=== What is expected ===
Transcribe only the lines from the line with "that reach it." through the line with "points = [vertex.co", exactly, counting both of those lines as part of the stretch.

# # #

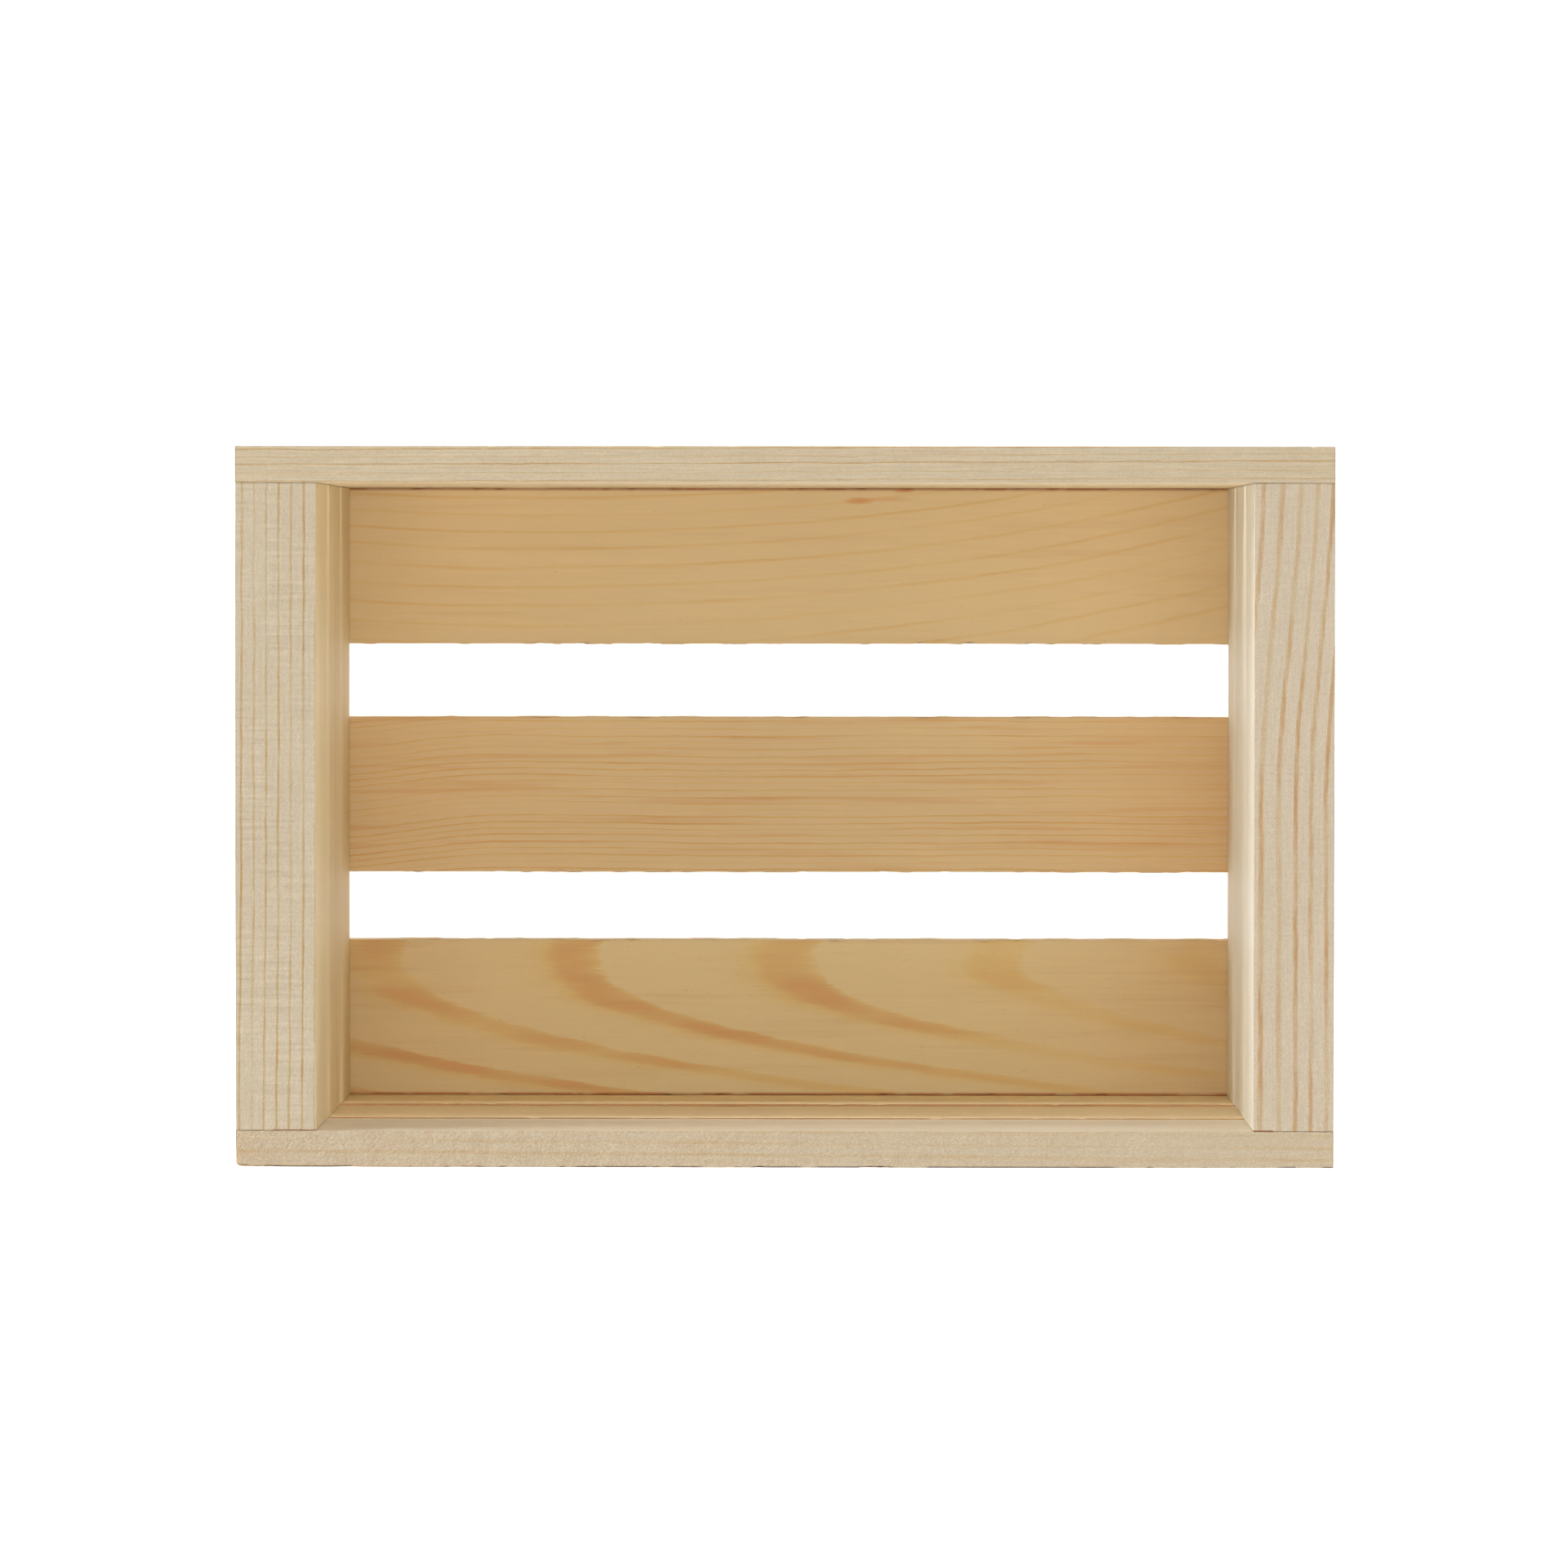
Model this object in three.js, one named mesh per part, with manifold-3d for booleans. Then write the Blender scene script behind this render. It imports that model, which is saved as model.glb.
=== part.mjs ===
// A small slatted pine crate: two solid end boards, three slats along each long side and three
// floor slats, held together with flat-headed wire nails.
//
// Millimetres. +X runs along the slats, +Y across the crate and +Z up, out of the open top.
// The origin is the middle of the footprint, at the level the crate stands on.
//
// Construction: the floor slats are nailed up into the bottom edges of the end boards. The side
// slats are nailed into the ends of the end boards, and cover the edges of the floor slats.

import * as THREE from "three";
import { mergeVertices } from "three/addons/utils/BufferGeometryUtils.js";
import Module from "manifold-3d";

const wasm = await Module();
wasm.setup();

// Driving dimensions: the crate and its timber.
const CRATE_LENGTH = 300;
const CRATE_WIDTH = 197;
const CRATE_HEIGHT = 150;
const SLAT_WIDTH = 45.5;
const SLAT_THICKNESS = 10;
const END_THICKNESS = 22;

// The middle slats are placed by eye, so each one sits a little off its even spacing.
const FRONT_MIDDLE_RISE = 2;
const REAR_MIDDLE_RISE = -1;
const FLOOR_MIDDLE_SHIFT = -0.75;

// Wire nails, two at each end of every slat.
const NAIL_LENGTH = 32;
const NAIL_SHANK_RADIUS = 0.9;
const NAIL_POINT_LENGTH = 3;
const NAIL_HEAD_RADIUS = 2;
const NAIL_HEAD_THICKNESS = 0.9;
const NAIL_HEAD_SINK = 0.3;
const NAIL_SPACING = 22;
const SIDE_NAIL_INSET = 8;
const FLOOR_NAIL_INSET = 14;
const NAIL_FACETS = 8;
const HOLE_CLEARANCE = 0.3;
const HOLE_OVERSHOOT = 1;

// Lengths and levels that follow from the driving dimensions.
const END_LENGTH = CRATE_WIDTH - 2 * SLAT_THICKNESS;
const END_HEIGHT = CRATE_HEIGHT - SLAT_THICKNESS;
const SIDE_Y = (CRATE_WIDTH - SLAT_THICKNESS) / 2;
const END_X = (CRATE_LENGTH - END_THICKNESS) / 2;
const SIDE_PITCH = (CRATE_HEIGHT - SLAT_WIDTH) / 2;
const FLOOR_PITCH = (END_LENGTH - SLAT_WIDTH) / 2;

// Which way along X each end lies, and which way across a slat each of its two nails lies.
const END_SIGN = { left: -1, right: 1 };
const ROW_SIGN = { a: -1, b: 1 };

const PINE = {
  end: new THREE.MeshStandardMaterial({ color: 0xdcc9a6, roughness: 0.8, metalness: 0 }),
  side: new THREE.MeshStandardMaterial({ color: 0xdfc99f, roughness: 0.75, metalness: 0 }),
  floor: new THREE.MeshStandardMaterial({ color: 0xd8b683, roughness: 0.65, metalness: 0 }),
};
const STEEL = new THREE.MeshStandardMaterial({ color: 0x9a9a98, roughness: 0.4, metalness: 1 });

// A closed three.js geometry as a solid that can be cut.
function solidOf(geometry, matrix) {
  const bare = geometry.clone().applyMatrix4(matrix);
  bare.deleteAttribute("normal");
  bare.deleteAttribute("uv");
  const merged = mergeVertices(bare);
  return new wasm.Manifold(
    new wasm.Mesh({
      numProp: 3,
      vertProperties: new Float32Array(merged.attributes.position.array),
      triVerts: new Uint32Array(merged.index.array),
    }),
  );
}

// A cut solid as a flat-shaded three.js geometry.
function geometryOf(solid) {
  const mesh = solid.getMesh();
  const indexed = new THREE.BufferGeometry();
  indexed.setAttribute("position", new THREE.BufferAttribute(mesh.vertProperties, 3));
  indexed.setIndex(new THREE.BufferAttribute(mesh.triVerts, 1));
  const flat = indexed.toNonIndexed();
  flat.computeVertexNormals();
  return flat;
}

// A nail along +Y with the top of its head at the origin. Grown by a clearance, and with its head
// carried up past the face of the wood, the same outline is the hole that the nail sits in.
function nailGeometry(clearance = 0, headRise = 0) {
  const shank = NAIL_SHANK_RADIUS + clearance;
  const head = NAIL_HEAD_RADIUS + clearance;
  const underHead = -NAIL_HEAD_THICKNESS - clearance;
  const tip = -NAIL_LENGTH - clearance;
  const outline = [
    [0, tip],
    [shank, tip + NAIL_POINT_LENGTH],
    [shank, underHead],
    [head, underHead],
    [head, headRise],
    [0, headRise],
  ];
  return new THREE.LatheGeometry(
    outline.map(([radius, along]) => new THREE.Vector2(radius, along)),
    NAIL_FACETS,
  );
}

// The matrix that turns a nail's head outwards and sinks it a little below the point it is driven at.
function nailMatrix(point, outward) {
  const turn = new THREE.Quaternion().setFromUnitVectors(new THREE.Vector3(0, 1, 0), outward);
  const seat = point.clone().addScaledVector(outward, -NAIL_HEAD_SINK);
  return new THREE.Matrix4().makeRotationFromQuaternion(turn).setPosition(seat);
}

// Each board is a name, a size, a centre and a material. A slat also has the direction its outer
// face looks in, which its nails are driven through, and their distance from the crate's ends.
function sideSlats(side, facing, middleRise) {
  return ["lower", "middle", "upper"].map((level, row) => {
    const rise = level === "middle" ? middleRise : 0;
    return {
      name: `${side}_slat_${level}`,
      size: new THREE.Vector3(CRATE_LENGTH, SLAT_THICKNESS, SLAT_WIDTH),
      centre: new THREE.Vector3(0, facing * SIDE_Y, SLAT_WIDTH / 2 + row * SIDE_PITCH + rise),
      material: PINE.side,
      outward: new THREE.Vector3(0, facing, 0),
      nailInset: SIDE_NAIL_INSET,
    };
  });
}

function floorSlats() {
  return ["front", "middle", "rear"].map((place, row) => {
    const shift = place === "middle" ? FLOOR_MIDDLE_SHIFT : 0;
    return {
      name: `floor_slat_${place}`,
      size: new THREE.Vector3(CRATE_LENGTH, SLAT_WIDTH, SLAT_THICKNESS),
      centre: new THREE.Vector3(0, (row - 1) * FLOOR_PITCH + shift, SLAT_THICKNESS / 2),
      material: PINE.floor,
      outward: new THREE.Vector3(0, 0, -1),
      nailInset: FLOOR_NAIL_INSET,
    };
  });
}

function endBoards() {
  return ["left", "right"].map((place) => {
    const end = END_SIGN[place];
    return {
      name: `end_board_${place}`,
      size: new THREE.Vector3(END_THICKNESS, END_LENGTH, END_HEIGHT),
      centre: new THREE.Vector3(end * END_X, 0, SLAT_THICKNESS + END_HEIGHT / 2),
      material: PINE.end,
      end: place,
    };
  });
}

// The four nails of one slat: two across its width at each end, "a" the lower or front one. On the
// bottom side slats that nail is raised, to enter the end board and not the edge of the floor.
function nailsOf(board) {
  const across = board.outward.z === 0 ? "z" : "y";
  const lowest = across === "z" ? SLAT_THICKNESS + SIDE_NAIL_INSET : 0;
  const nails = [];
  for (const end of ["left", "right"]) {
    for (const row of ["a", "b"]) {
      const point = board.centre.clone();
      point.addScaledVector(board.outward, SLAT_THICKNESS / 2);
      point.x = END_SIGN[end] * (CRATE_LENGTH / 2 - board.nailInset);
      point[across] += ROW_SIGN[row] * (NAIL_SPACING / 2);
      point.z = Math.max(point.z, lowest);
      nails.push({
        name: `nail_${board.name}_${end}_${row}`,
        end,
        matrix: nailMatrix(point, board.outward),
      });
    }
  }
  return nails;
}

// A board with the holes of the nails that reach it.
function boardMesh(board, nails) {
  const { x, y, z } = board.size;
  const box = new THREE.BoxGeometry(x, y, z);
  let solid = solidOf(box, new THREE.Matrix4().setPosition(board.centre));
  for (const nail of nails) {
    solid = solid.subtract(solidOf(nailGeometry(HOLE_CLEARANCE, HOLE_OVERSHOOT), nail.matrix));
  }
  const mesh = new THREE.Mesh(geometryOf(solid), board.material);
  mesh.name = board.name;
  return mesh;
}

function nailMesh(nail) {
  const mesh = new THREE.Mesh(nailGeometry(), STEEL);
  mesh.name = nail.name;
  mesh.applyMatrix4(nail.matrix);
  return mesh;
}

const slats = [
  ...sideSlats("front", -1, FRONT_MIDDLE_RISE),
  ...sideSlats("rear", 1, REAR_MIDDLE_RISE),
  ...floorSlats(),
];
const crate = new THREE.Group();
const allNails = [];
for (const board of slats) {
  const nails = nailsOf(board);
  allNails.push(...nails);
  crate.add(boardMesh(board, nails));
}
for (const board of endBoards()) {
  const reaching = allNails.filter((nail) => nail.end === board.end);
  crate.add(boardMesh(board, reaching));
}
for (const nail of allNails) {
  crate.add(nailMesh(nail));
}

export default crate;
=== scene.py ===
"""A small nailed pine crate, seen from above in a white studio.

Each CAD board is replaced by a finely divided board with eased and chipped arrises, a slight bow and
recesses round its nails. Every board has its own pine material, in which the growth rings are shells
round a pith line that lies outside the board, so that they run through all six of its faces.
Board shapes are worked out in millimetres, in the board's own directions: along the grain, across the
face and through the thickness. They become metres in the row frame as each mesh is made.
"""

import math
from dataclasses import dataclass

import bpy
import numpy as np
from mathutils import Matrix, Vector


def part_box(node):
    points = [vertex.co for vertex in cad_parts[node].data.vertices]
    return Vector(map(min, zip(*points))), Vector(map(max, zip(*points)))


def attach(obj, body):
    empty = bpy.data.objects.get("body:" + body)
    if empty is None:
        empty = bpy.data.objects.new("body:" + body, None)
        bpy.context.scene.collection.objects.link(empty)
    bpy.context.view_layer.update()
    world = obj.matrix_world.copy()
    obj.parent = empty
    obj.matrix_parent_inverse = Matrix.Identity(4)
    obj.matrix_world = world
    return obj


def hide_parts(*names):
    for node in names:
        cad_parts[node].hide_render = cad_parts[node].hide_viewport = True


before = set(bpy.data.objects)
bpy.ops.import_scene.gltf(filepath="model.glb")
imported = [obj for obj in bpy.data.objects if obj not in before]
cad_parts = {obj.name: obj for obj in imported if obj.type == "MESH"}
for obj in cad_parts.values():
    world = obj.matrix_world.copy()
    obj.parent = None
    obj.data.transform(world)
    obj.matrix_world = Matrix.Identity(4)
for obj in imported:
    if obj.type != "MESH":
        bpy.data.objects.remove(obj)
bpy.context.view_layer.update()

MM = 0.001

# Board meshes: the spacing of their grid lines, in millimetres.
FACE_STEP = 1.5
EDGE_STEP = 0.9
ARRIS_LINES = (0.0, 0.1, 0.22, 0.38, 0.58, 0.85, 1.2, 1.7, 2.4)
NAIL_REACH = 3.6
NAIL_LINE_STEP = 0.3

# Nails and the recesses that they sit in, in millimetres.
HEAD_RADIUS = 2.0
HEAD_THICKNESS = 0.9
SHANK_RADIUS = 0.9
POINT_LENGTH = 3.0
RECESS_RADIUS = 2.06
RECESS_RIM = 0.3
RECESS_DEPTH = 0.9
BRUISE_RADIUS = 3.6
BRUISE_DEPTH = 0.12


# ---------------------------------------------------------------------------------------------
# Smooth random shapes
# ---------------------------------------------------------------------------------------------

NOISE_CELLS = 32


def smooth_noise(places, wavelength, seed):
    """Smooth values from -1 to 1 at `places`, with about one rise and fall to a wavelength."""
    table = np.random.default_rng(seed).uniform(-1, 1, (NOISE_CELLS,) * 3)
    scaled = places / np.asarray(wavelength, float) * 2
    cell = np.floor(scaled).astype(int)
    part = scaled - cell
    part = part * part * (3 - 2 * part)
    total = np.zeros(len(places))
    for corner in np.ndindex(2, 2, 2):
        weight = np.prod(np.where(corner, part, 1 - part), axis=1)
        i, j, k = ((cell + corner) % NOISE_CELLS).T
        total += weight * table[i, j, k]
    return total


def smooth_step(low, high, values):
    part = np.clip((values - low) / (high - low), 0, 1)
    return part * part * (3 - 2 * part)


# ---------------------------------------------------------------------------------------------
# Shader graphs
# ---------------------------------------------------------------------------------------------


def linear(red, green, blue):
    """A colour given as 0 to 255 screen values, as the light values that shaders use."""

    def one(value):
        value = value / 255
        return value / 12.92 if value <= 0.04045 else ((value + 0.055) / 1.055) ** 2.4

    return (one(red), one(green), one(blue), 1.0)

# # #

=== Written reply ===
// A board with the holes of the nails that reach it.
function boardMesh(board, nails) {
  const { x, y, z } = board.size;
  const box = new THREE.BoxGeometry(x, y, z);
  let solid = solidOf(box, new THREE.Matrix4().setPosition(board.centre));
  for (const nail of nails) {
    solid = solid.subtract(solidOf(nailGeometry(HOLE_CLEARANCE, HOLE_OVERSHOOT), nail.matrix));
  }
  const mesh = new THREE.Mesh(geometryOf(solid), board.material);
  mesh.name = board.name;
  return mesh;
}

function nailMesh(nail) {
  const mesh = new THREE.Mesh(nailGeometry(), STEEL);
  mesh.name = nail.name;
  mesh.applyMatrix4(nail.matrix);
  return mesh;
}

const slats = [
  ...sideSlats("front", -1, FRONT_MIDDLE_RISE),
  ...sideSlats("rear", 1, REAR_MIDDLE_RISE),
  ...floorSlats(),
];
const crate = new THREE.Group();
const allNails = [];
for (const board of slats) {
  const nails = nailsOf(board);
  allNails.push(...nails);
  crate.add(boardMesh(board, nails));
}
for (const board of endBoards()) {
  const reaching = allNails.filter((nail) => nail.end === board.end);
  crate.add(boardMesh(board, reaching));
}
for (const nail of allNails) {
  crate.add(nailMesh(nail));
}

export default crate;
=== scene.py ===
"""A small nailed pine crate, seen from above in a white studio.

Each CAD board is replaced by a finely divided board with eased and chipped arrises, a slight bow and
recesses round its nails. Every board has its own pine material, in which the growth rings are shells
round a pith line that lies outside the board, so that they run through all six of its faces.
Board shapes are worked out in millimetres, in the board's own directions: along the grain, across the
face and through the thickness. They become metres in the row frame as each mesh is made.
"""

import math
from dataclasses import dataclass

import bpy
import numpy as np
from mathutils import Matrix, Vector


def part_box(node):
    points = [vertex.co for vertex in cad_parts[node].data.vertices]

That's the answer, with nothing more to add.